Theory and Analysis of Jazz and Improvisation/GU4308/Marc Hannaford/Tuesday & Thursday 11:40 – 12:55 pm

This course explores diverse approaches to analyzing jazz and improvisation.  Students will engage with analytical methods stemming from both scholars and improvisers, learn to apply traditional analytical approaches, examine critical issues underlying them, and develop new applications of heretofore underexamined ones.  We will focus alternatively on harmony, solos, interaction, cognition, rhythm, and pedagogy, among other issues, and the survey will afford students insight into the priorities, methodologies, outcomes, and shortcomings of each of them.  Additionally, the course covers theoretical texts produced by improvising musicians, as well as instances where improvisers engage with preexisting theoretical texts.  Finally, we will also examine intersections between identity—encompassing issues such as race, ethnicity, gender, and class among others—and music theory.  We will investigate characterizations of music theory, composition, and improvisation in terms of identity and suggest ways that we might incorporate the diverse range of theorists and analysts in our course into larger intellectual and musical histories. 
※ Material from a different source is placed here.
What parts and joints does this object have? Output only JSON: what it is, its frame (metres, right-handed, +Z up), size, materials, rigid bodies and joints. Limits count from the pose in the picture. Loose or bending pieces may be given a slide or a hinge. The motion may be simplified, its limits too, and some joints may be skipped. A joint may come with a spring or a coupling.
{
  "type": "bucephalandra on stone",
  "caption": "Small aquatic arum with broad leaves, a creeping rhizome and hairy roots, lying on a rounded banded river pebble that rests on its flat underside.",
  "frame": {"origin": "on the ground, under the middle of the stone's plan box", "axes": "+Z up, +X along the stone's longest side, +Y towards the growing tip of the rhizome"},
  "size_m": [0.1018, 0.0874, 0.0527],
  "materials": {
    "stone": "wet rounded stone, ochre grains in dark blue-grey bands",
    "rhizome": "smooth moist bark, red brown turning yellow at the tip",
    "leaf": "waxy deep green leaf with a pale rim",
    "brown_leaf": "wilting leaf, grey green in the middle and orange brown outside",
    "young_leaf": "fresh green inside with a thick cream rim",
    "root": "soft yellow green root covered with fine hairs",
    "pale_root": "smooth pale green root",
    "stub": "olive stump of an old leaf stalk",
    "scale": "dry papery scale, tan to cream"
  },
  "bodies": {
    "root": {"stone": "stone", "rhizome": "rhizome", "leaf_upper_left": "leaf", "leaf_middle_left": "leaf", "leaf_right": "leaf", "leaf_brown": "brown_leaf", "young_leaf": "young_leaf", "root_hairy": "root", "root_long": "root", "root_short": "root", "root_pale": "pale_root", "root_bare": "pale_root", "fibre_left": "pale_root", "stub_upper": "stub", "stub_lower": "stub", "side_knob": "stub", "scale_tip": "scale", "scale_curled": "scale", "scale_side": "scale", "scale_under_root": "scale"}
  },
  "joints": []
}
Instrument, Interface, Installation: Building Sound/GR6249/Seth Cluett/Monday 05:30 – 08:00 pm

This course will address hands-on making through creative projects reinforced with critical and historical readings to contextualize work.  Coursework will explore fabrication, gears and motors, homemade instruments, 3d printing, amplifiers and transducers, circuit bending, and getting comfortable soldering and reading circuits. The course engages creative uses of audio technology within and beyond the concert hall, instrumental acoustics and organology, and movement, gesture, and space as elements of structuring sound work. Fluency, troubleshooting, and self-reliance regarding basic audio hardware, signal flow, and technical requirements for supporting the addition of amplification, fixed media, or interactive electronics to sound work will be a focus throughout. We’ll explore instrument building and modification, installation design and construction, and physical interfaces to software instruments through hands-on projects supported by readings and repertoire and will culminate in a creative project of your own design.
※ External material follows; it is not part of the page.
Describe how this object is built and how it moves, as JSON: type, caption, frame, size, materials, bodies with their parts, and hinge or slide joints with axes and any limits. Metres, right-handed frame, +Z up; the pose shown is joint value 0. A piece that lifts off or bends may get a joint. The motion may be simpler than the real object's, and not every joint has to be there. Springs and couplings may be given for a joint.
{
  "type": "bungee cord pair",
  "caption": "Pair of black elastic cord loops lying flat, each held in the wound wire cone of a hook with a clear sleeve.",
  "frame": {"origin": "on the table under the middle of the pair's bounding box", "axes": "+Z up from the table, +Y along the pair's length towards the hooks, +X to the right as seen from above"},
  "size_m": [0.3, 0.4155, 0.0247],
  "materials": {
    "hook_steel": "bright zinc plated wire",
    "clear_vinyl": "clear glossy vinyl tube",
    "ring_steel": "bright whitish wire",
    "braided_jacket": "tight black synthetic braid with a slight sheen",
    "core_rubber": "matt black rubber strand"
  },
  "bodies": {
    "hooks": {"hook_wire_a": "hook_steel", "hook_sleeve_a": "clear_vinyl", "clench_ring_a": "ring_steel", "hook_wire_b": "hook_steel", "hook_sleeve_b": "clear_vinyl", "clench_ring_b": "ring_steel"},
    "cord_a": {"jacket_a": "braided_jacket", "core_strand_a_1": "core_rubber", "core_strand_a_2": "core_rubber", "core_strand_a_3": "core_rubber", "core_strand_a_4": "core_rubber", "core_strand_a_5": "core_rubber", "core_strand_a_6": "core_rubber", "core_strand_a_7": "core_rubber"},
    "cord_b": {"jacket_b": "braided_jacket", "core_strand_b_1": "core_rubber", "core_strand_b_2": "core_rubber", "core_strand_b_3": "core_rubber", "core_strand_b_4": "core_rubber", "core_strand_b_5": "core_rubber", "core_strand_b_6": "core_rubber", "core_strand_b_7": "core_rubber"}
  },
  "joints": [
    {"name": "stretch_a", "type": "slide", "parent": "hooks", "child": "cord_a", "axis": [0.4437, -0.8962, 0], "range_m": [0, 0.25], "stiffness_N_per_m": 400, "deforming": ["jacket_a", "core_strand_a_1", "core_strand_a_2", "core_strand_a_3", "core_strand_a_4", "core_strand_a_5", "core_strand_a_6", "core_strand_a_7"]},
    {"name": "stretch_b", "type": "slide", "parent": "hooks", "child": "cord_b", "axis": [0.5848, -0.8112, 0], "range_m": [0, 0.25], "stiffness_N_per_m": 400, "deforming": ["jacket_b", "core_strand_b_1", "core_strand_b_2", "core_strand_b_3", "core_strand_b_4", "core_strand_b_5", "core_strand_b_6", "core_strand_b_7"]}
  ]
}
Shades of Brown:  Music in the South Asian Diaspora/UN3343/Nandini Banerjee/Monday & Wednesday 11:40 – 12:55 pm

This course explores the musical world of the South Asian diaspora in Europe and North America. We will read ethnographic accounts of diasporic musics and experiences and develop methods for analysis and interpretation of such accounts, situating the songs of the South Asian diaspora within its broader social history. We will address the concepts of belonging and identity, nostalgia and affect, and the dismantling or upholding of dominant discourses such as gender, race, and caste. Our focus will be on the last half century, although deeper histories will need to be considered. Students will learn to analyze instrumentation and lyrics in various genres and traditions of South Asian music, including both art, folkloric, and popular idioms, and to correlate these with aspects of the social context of diaspora. While the specific focus of the course is on a particular diasporic history, the class will help students understand and think critically about the broader phenomenon of “diaspora” and its cultural dimensions, and through this to engage critically with important aspects of cultural globalization and migration.  Students from all departments are welcome. Reading music not required.

Reimagining Resistance:  Sound as Subversion in 20th & 21st Century American Experimentalism/UN3346/William Dougherty/Tuesday & Thursday 11:40 – 12:55 pm

How can composers and musicians push back against inequality and injustice through their creative practice? How can they reimagine, through sound, a more equal, compassionate, collaborative, critically engaged, and humanistic society? How can they critique and transcend categories of race, gender, class, and sexuality to create music that looks to new, more open and egalitarian forms of music making, reframing problematic hierarchies inherited from 19th century Europe? In this survey, students will investigate how 20th and 21st century American experimentalist composers engage with these questions — questions which are particularly pressing today. Students will examine how composers like John Cage, Ruth Crawford Seeger, Ornette Coleman, and Pauline Oliveros resisted stylistic, philosophical, and institutional conventions to form subversive creative and intellectual strands that continue to undergird the American musical landscape today. By examining networks of actors (composers, venues, critics, publications, performers, events) including groups such as the Sonic Arts Union, the Composers’ Collective, the Jazz Composer’s Guild, Wandelweiser, Fluxus, and Musica Elettronica Viva, students will explore the unique and complex topology of experimental music communities in the United States and the subversive threads that tie them together. Race, gender, class, and sexuality mark these networks, and will feature prominently in our analyses. Students will engage with sound/video recordings and primary source texts alongside contemporary scholarship including critical, ethnographic, and journalistic sources. There are no prerequisites required for this course, but HUMA UN1123 (“Music Humanities”) is highly recommended.

Gender, Race, and Digitality/GR8116/Lucie Vagnerova/Wednesday 10:10 am-12:00 pm

This seminar investigates gendered and racial formations in digital musical culture. Through readings in historical musicology, popular music and communications studies, critical race theory, feminist theory, and gender studies, we will explore how social structures translate to digital spaces, including interfaces for composition and performance, data-driven user/fan/consumer structures, streaming and subscription software, and online music communities, among others.